Pois bem, quando enfim os bandidos terminam de abrir o cofre,
já cercados pela polícia, eles descobrem que
lá dentro não há nada além de
um bilhete, onde se lê que "este banco está
falido devido ao cachê de Federico Fellini"...
Federico Fellini
“Ele
era um colaborador que Fellini amava: uma espécie de
anjo apagado, indiferente a muitas coisas. Relembro muitas
coisas. Especialmente que era muito distraído. Em uma
ocasião, eu o visitei em sua casa. Ele estava sentado
em um sofá. Subitamente, retirou sua mão de
dentro de umas almofadas do sofá, segurando uma carta!

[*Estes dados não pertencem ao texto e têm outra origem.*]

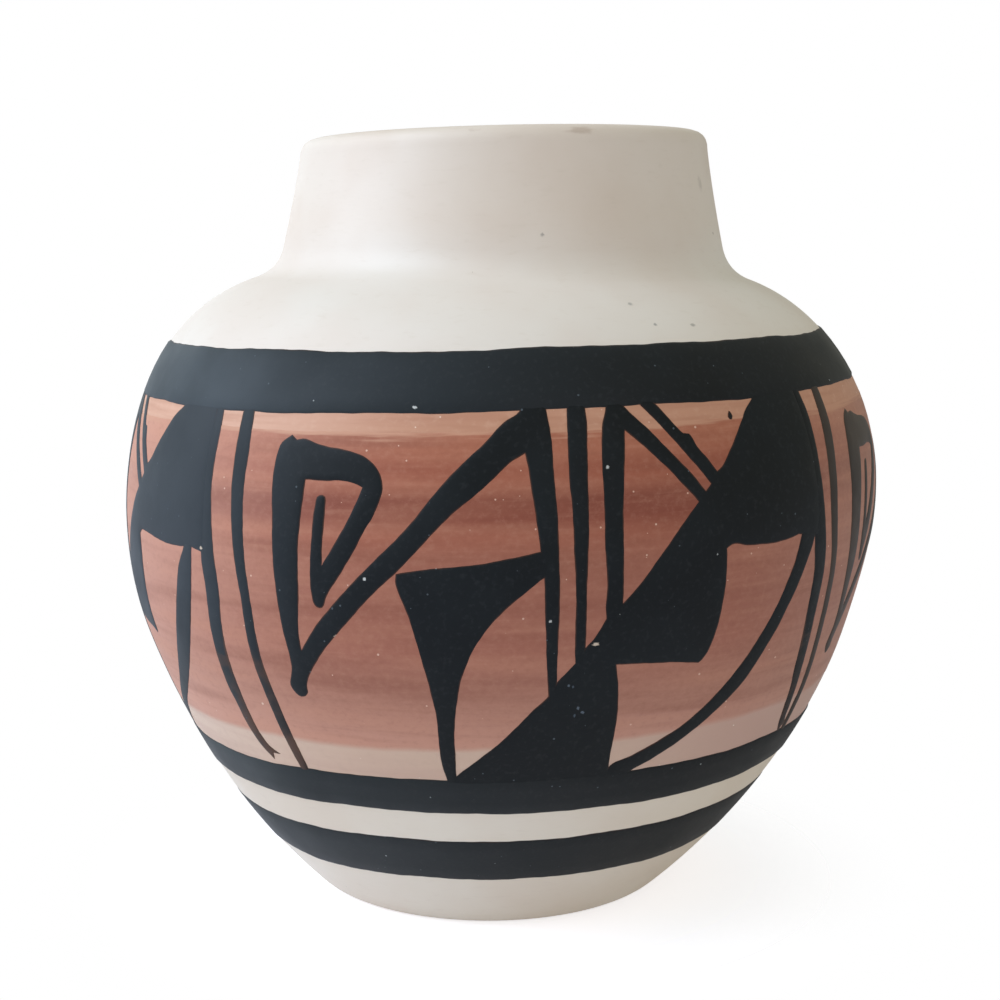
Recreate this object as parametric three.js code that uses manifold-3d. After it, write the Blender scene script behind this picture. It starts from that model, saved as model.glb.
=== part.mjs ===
// A small round pottery vase with a short neck: a pale clay body, a terracotta band round the
// belly, and bands and figures brushed over it in black slip. The inside is glazed.
// Millimetres, +Z up, origin at the centre of the foot, with -Y as the front.
import * as THREE from "three";
import { mergeVertices, toCreasedNormals } from "three/addons/utils/BufferGeometryUtils.js";
import Module from "manifold-3d";

const wasm = await Module();
wasm.setup();

// The clay body, from the foot up
const FOOT_RADIUS = 21.3;
const FOOT_ROUNDING = 1;
const RECESS_RADIUS = 17;
const RECESS_DEPTH = 1.2;
const BELLY_RADIUS = 45.3;
const BELLY_HEIGHT = 47.3;
const SHOULDER_RADIUS = 29.7;
const SHOULDER_RISE = 26;
const NECK_RADIUS = 26.45;
const NECK_JOIN_RISE = 3.6;
const MOUTH_RADIUS = 24.4;
const NECK_HEIGHT = 13.7;
const WALL = 3.8;
const FLOOR = 5;
const FLOOR_ROUNDING = 4;
const LIP_ROUNDING_OUTSIDE = 1.4;
const LIP_ROUNDING_INSIDE = 1.2;

// How far each stretch of the wall is pulled outwards and upwards into its curve, as shares of
// the stretch's own width and rise
const FOOT_FLARE = { out: 0.68, up: 0.31 };
const BELLY_PULL = { below: 0.27, above: 0.46 };
const SHOULDER_PULL = { out: 0.67, down: 0.14 };
const JOIN_PULL = { out: 0.2, up: 0.26 };
const NECK_PULL = { out: 0.3, up: 0.5 };

// The coats of slip and glaze
const SLIP = 0.2;
const GLAZE = 0.3;
const BARE_LIP_INSIDE = 2;

// The painted bands, each width measured upright: first those stacked from the foot up, then
// those stacked from the end of the shoulder down. Terracotta fills what is left between them.
const BARE_FOOT = 8;
const FOOT_BAND = 6;
const CLAY_STRIPE = 3.8;
const LOWER_BAND = 4.5;
const LOWER_WASH = 3.5;
const BARE_SHOULDER = 6.4;
const SHOULDER_BAND = 5.9;
const UPPER_WASH = 1.6;

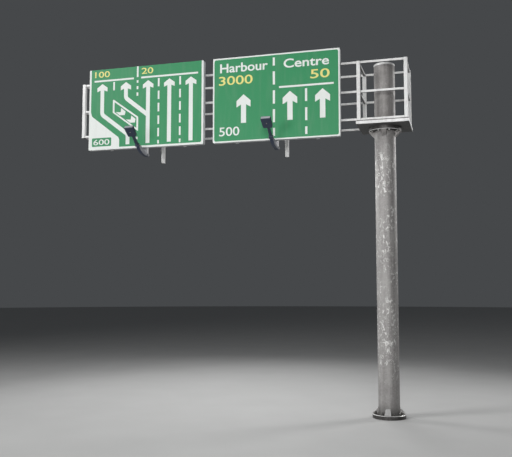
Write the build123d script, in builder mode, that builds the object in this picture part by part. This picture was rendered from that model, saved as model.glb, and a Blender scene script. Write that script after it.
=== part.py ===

E me disse: “Madonna mia! Tenho que fazer um presente.
Dois jovens que eu conheço acabam de se casar”.
E eu perguntei: “quando?”. Rota olhou a carta
e disse: “…há sete anos”. Eu lhe
disse: “há muito tempo, Nino”. E ele me
respondeu: “compreenderão que sou distraído”.
Em outra ocasião Nino Rota estava tocando piano. A
seu lado, Fellini. Então, entrou um homem, que era
um advogado, e que havia vindo para falar com ele. Rota estava
compondo. Sem levantar a cabeça, pergunta ao advogado:
- De onde é?
- De Lecce (cidade no sul da Itália)
- E daí?
…E continuou compondo no piano. O homem deixou seu
cartão de visita e saiu, decepcionado porque Rota não
lhe prestou atenção.
Fellini disse a Rota:
- Por qual motivo você fez isso a esse bom homem?
- Qual homem?
- Esse que esteve aqui e que você tratou tão
mal! (Fellini conta a Rota tudo o que ocorreu). Ele te deixou
o telefone do hotel onde está.
- Não vi o homem, Federico! Você sabe como eu
sou distraído! Por favor, chama esse homem e pede desculpas.
- Eu, pedir desculpas de tua parte??
- Sim, por favor, eu não sei fazer essas coisas!
Fellini então telefona para o homem:
- Olhe, sou Federico Fellini, e queria pedir desculpas por
meu amigo.
- Mas, por qual motivo?
- É que quando ele disse “De onde o senhor é…?”
- De Lecce!
- Eu sei, deixe que lhe conte. Quando ele lhe perguntou “de
onde o senhor é?”..
- De Lecce!
- Eu sei, cazzo!! Deixe lhe contar que a história é
minha! “roteirista e poeta italiano Tonino Guerra.